• Biographies have an irritating way of getting written in pairs. In 2001, Steven Bach published Dazzler, the first biography of Moss Hart, who co-wrote You Can’t Take It With You and The Man Who Came to Dinner with George S. Kaufman and went on to direct My Fair Lady and write the screenplay for A Star Is Born. Bach’s book was gossipy to a fault, and he wrote it without benefit of the cooperation of Kitty Carlisle, Hart’s widow, no doubt because he was interested to the point of prurience in her husband’s sex life. As a result, he was unable to draw on Hart’s correspondence, diaries, and other published papers. Now Jared Brown has brought out Moss Hart: A Prince of the Theatre (Backstage Books, 452 pp., $27.95), a sober-sided authorized biography whose tone is accurately suggested by its subtitle. Brown tiptoes very carefully around the subject of Hart’s bisexuality, presumably so as not to give offense to Mrs. Hart, and his book, though more reliable on factual matters than Bach’s enthusiastic, slapdash clip job, is written without a trace of flair.

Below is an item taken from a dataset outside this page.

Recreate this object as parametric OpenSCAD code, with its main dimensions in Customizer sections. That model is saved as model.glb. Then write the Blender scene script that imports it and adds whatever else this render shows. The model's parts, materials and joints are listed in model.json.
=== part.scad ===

If you want to know all about Hart, you’ll have to read both biographies: Bach is livelier by a very wide margin, but Brown’s access to family-controlled primary source material makes his book indispensable. If, on the other hand, you merely wish to make the acquaintance of one of Broadway’s most successful commercial playwrights and directors, go straight to Act One, Hart’s anecdote-rich 1959 memoir, which is out of print but easy to find. Hart was a wonderful storyteller who had a wonderful story to tell, and though he wasn’t above fudging the facts, Act One remains one of the most engaging and instructive theatrical memoirs ever written, not least for Hart’s sweet-and-sour recollections of the horrific summer he spent working as the social director of a poverty-stricken Catskills resort.
• Kenneth Morgan’s Fritz Reiner: Maestro and Martinet (University of Illinois, 310 pp., $34.95) is the second biography of the musician-eating Hungarian conductor who moved his baton in arcs so tiny that a bass player in the Pittsburgh Symphony once set up a telescope at a rehearsal so that he could follow the beat. (This anecdote is so famous that I always assumed it to be apocryphal, but Morgan claims to have found a witness.) Like Jared Brown, Morgan is following in the footsteps of a previous biographer, Philip Hart, whose Fritz Reiner: A Biography (1994) was a good first try written by a man who had the advantage of knowing Reiner throughout his stormy tenure as the Chicago Symphony’s music director. Morgan’s book is more thorough, Hart’s more vivid, and once again you’ll have to read them both if you want to get a clear sense of what Reiner was like and why he continues to be regarded as one of the greatest conductors of the 20th century.
Incidentally, Reiner and the Chicago Symphony recorded exclusively for RCA throughout the 50′s and early 60′s, and most of their albums remain in print to this day. If you want a little background music while reading either or both of these books, I recommend their matchlessly brilliant performances of Bela Bartók’s Concerto for Orchestra and Music for Strings, Percussion and Celesta, Ottorino Respighi’s Pines of Rome, and Richard Strauss’s Don Quixote, all recorded in still-gorgeous early stereo sound.